The U.S. Supreme Court yesterday tossed out a 2008 ruling by the U.S. Third Circuit Court of Appeals that death-row inmate Mumia Abu-Jamal deserved a new sentencing hearing.

The U.S. Supreme Court yesterday tossed out a 2008 ruling by the U.S. Third Circuit Court of Appeals that death-row inmate Mumia Abu-Jamal deserved a new sentencing hearing.

Abu-Jamal, 55, has been on Pennsylvania's death row since his 1982 conviction in the killing of Philadelphia Police Officer Daniel Faulkner on Dec. 9, 1981.

The high court said in a one-paragraph order that they were sending the case back to the appeals court "for further consideration" in light of a ruling last week in an Ohio death-penalty case.

That case - which involved convicted murderer and neo-Nazi Frank Spisak - raised similar sentencing issues that were cited by the appeals court in the Abu-Jamal case in 2008.

Spisak claimed that jury instructions at his sentencing unconstitutionally required jurors to consider mitigating factors - factors that might have kept him off death row - only if each factor was found unanimously.

But the high court, in reversing a decision by the U.S. Court of Appeals for the Sixth Circuit, said a new sentencing hearing on that issue was not merited.

Lawyers for both the District Attorney's Office here and Abu-Jamal said they weren't surprised by the Supreme Court's decision once it decided Spisak.

"We had asked the Supreme Court to take a look at [Abu-Jamal]," said Deputy District Attorney Ronald E. Eisenberg.

"They have agreed that the Court of Appeals' decision needs to be reconsidered. Whatever happens at that point, though, will not be the end of the case.

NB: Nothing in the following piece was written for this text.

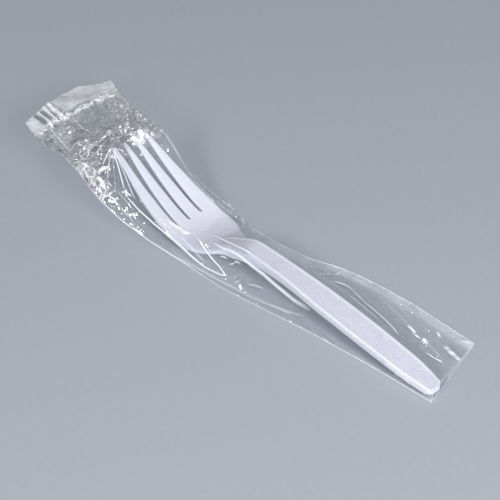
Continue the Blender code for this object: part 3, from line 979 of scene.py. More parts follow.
@dataclass(frozen=True)
class FilmForm:
    """The loose shape of the film tube round the fork, before its creases.

    Stations are lines along the fork, apart from seal_edge, which runs across the film.
    """

    left_edge: Stations = ((-2, 4.6), (5, 5.2), (20, 6.3), (40, 8.2), (57, 10.4), (72, 12.8),
                           (90, 15.6), (110, 16.6), (125, 18.4), (140, 21.8), (150, 22.8),
                           (161, 21.0), (168, 19.2), (175, 17.9), (180, 19.2), (190, 17.4), (200, 14.8))
    right_edge: Stations = ((-2, -28.0), (28, -28.0), (47, -27.0), (66, -23.8), (80, -18.8),
                            (100, -16.2), (118, -15.6), (134, -15.0), (145, -16.8), (157, -19.6),
                            (175, -21.0), (190, -24.4), (200, -27.8))
    underside: Stations = ((114, 0.0), (124, 0.7), (132, 3.0), (142, 7.0), (155, 12.4), (168, 14.0),
                           (200, 14.6))
    edge_rise: Stations = ((-2, 0.5), (60, 0.6), (110, 1.2), (140, 2.6), (155, 3.0), (170, 1.6),
                           (188, 0.5), (200, 0.2))
    ridge: Stations = ((-2, 4.0), (25, 7.3), (50, 10.0), (75, 12.0), (88, 12.3), (98, 10.6),
                       (107, 8.6), (115, 7.8), (124, 9.2), (138, 14.6), (150, 22.2), (156, 24.4),
                       (162, 22.6), (172, 18.6), (182, 16.4), (190, 15.4), (200, 15.0))
    slump: Stations = ((0, 1.9), (85, 1.7), (110, 1.25), (135, 1.0), (155, 0.9))
    hug: Stations = ((0, 0.1), (20, 0.15), (56, 0.25), (75, 0.25), (90, 0.15), (104, 0.0))
    hug_reach: float = 1.6
    handle_cut_left: float = -1.9
    handle_cut_right: float = 7.0
    seal_edge: Stations = ((0, 197.0), (0.17, 198.8), (0.22, 200.4), (0.32, 202.4), (0.45, 202.8),
                           (0.7, 201.6), (1, 199.2))
    tine_end: float = 199.0
    seal_arch: float = 0.8
    seal_band: float = 9.0
    pleats_right: Pair = (-0.8, 0.4)
    pleats_left: Pair = (10.2, 11.0)
    pleat_period: float = 3.1
    pleat_first: float = 1.3
    pleat_lean: float = 0.13
    pleat_height: float = 0.7
    wave_height: float = 0.3
    lying_height: float = 0.06
    layer_gap: float = 0.25
    fused_gap: float = 0.03

    def along(self, u: Array, share: Array) -> Array:
        """Slants the cut at the handle end and bows the trimmed edge of the seal.

        Args:
            u: Nominal place of the section.
            share: 0 at the right edge of the film, 1 at the left.

        Returns:
            The places along the fork.
        """
        cut = self.handle_cut(share) - self.handle_cut_left
        seal = through(self.seal_edge, share) - self.tine_end
        return u + cut * (1 - ease(self.handle_cut_left, 45.0, u)) + seal * ease(150.0, self.tine_end, u)

    def handle_cut(self, share: Array) -> Array:
        """Returns where the cut at the handle end lies, for a share across the film."""
        return mix(self.handle_cut_right, self.handle_cut_left, share)

    def base(self, u: Array, share: Array, fork: ForkForm) -> tuple[Array, Array, Array, Array]:
        """Works out where the two sheets lie.

        Over the fork the top sheet follows the ridge line. From there it slumps to the
        film's edges as a power of the distance left, and on the fork's left it first drops
        close beside the handle. Past the tips it is a flat pillow.

        Args:
            u: Nominal places of the sections, as a column.
            share: Places across, 0 to 1, as a row.
            fork: The fork inside.

        Returns:
            Places along and across, and the heights of the top and the under sheet.
        """
        left, right = through(self.left_edge, u), through(self.right_edge, u)
        v = mix(right, left, share)
        low = through(self.underside, u) + self.lying_height
        edge = low + through(self.edge_rise, u)
        ridge = through(self.ridge, u)
        half = np.minimum(fork.half_width(np.minimum(u, fork.length)) + 0.7, 0.8 * left)
        out = np.where(v > 0, (v - half) / (left - half), (-v - half) / (-right - half))
        beyond = np.maximum(np.abs(v) - half, 0.0)
        out = np.clip(out, 0.0, 1.0)
        hug = through(self.hug, u) * ease(-2.0, 2.0, v) * (1 - np.exp(-beyond / self.hug_reach))
        tent = mix(edge, ridge, (1 - out) ** through(self.slump, u) * (1 - hug))
        side = np.abs(2 * share - 1)
        pillow = mix(edge, ridge, 1 - side ** 2.2)
        top = mix(tent, pillow, ease(154, 168, u))
        under = mix(low, edge, (np.maximum(0.0, side - 0.7) / 0.3) ** 2)
        return self.along(u, share), v, top, under

    def pleated(self, v: Array) -> Array:
        """Returns 1 across the pleated part of the fused band, on its left, and 0 beside it."""
        return ease(*self.pleats_right, v) * (1 - ease(*self.pleats_left, v))

    def pleats(self, u: Array, v: Array) -> Array:
        """Returns the pleats across the fused band: 1 on a crest, 0 between two.

        The crests stand a period apart, lean with the distance along and waver by a sine.
        """
        phase = (v - self.pleat_first - self.pleat_lean * (201.0 - u)) / self.pleat_period
        phase = phase + 0.12 * np.sin(1.7 * v + 0.35 * u)
        crest = np.clip(1.25 - 4.2 * np.abs(phase - np.round(phase)), 0.0, 1.0)
        return crest * self.pleated(v)

    def flutes(self, u: Array, v: Array) -> Array:
        """Returns the lift of the fused band: its pleats and a slow wave."""
        slow = np.sin(v * 0.55 + 0.5) * np.sin(u * 0.5 + v * 0.2)
        return self.pleat_height * self.pleats(u, v) + self.wave_height * slow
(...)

There will be further appeals."

Robert R. Bryan, of San Francisco, Abu-Jamal's lead appellate attorney, said that although the issue in Spisak was the same, the facts of his case were different from Abu Jamal's.

However, if the Third Circuit were to find that Abu Jamal's circumstances are the same as Spisak's, it could reinstate the death penalty for Abu-Jamal.

"We have another very extensive round of litigation in the Court of Appeals," Bryan said, adding, "we all have our work cut out for us."

Faulkner's widow, Maureen, could not be reached for comment.

The appeals court's March 2008 decision had affirmed a lower court ruling in Dec. 2001 that upheld Abu-Jamal's murder conviction, but threw out his death sentence.

U.S. District Judge William H. Yohn Jr. concluded that Abu-Jamal's jury might have been confused by the trial judge's instructions and wording on the verdict form when they decided on death.

Yohn concluded that jurors might have mistakenly believed they had to agree unanimously on any mitigating circumstances, factors that might have persuaded the jury to decide on a life sentence, rather than death.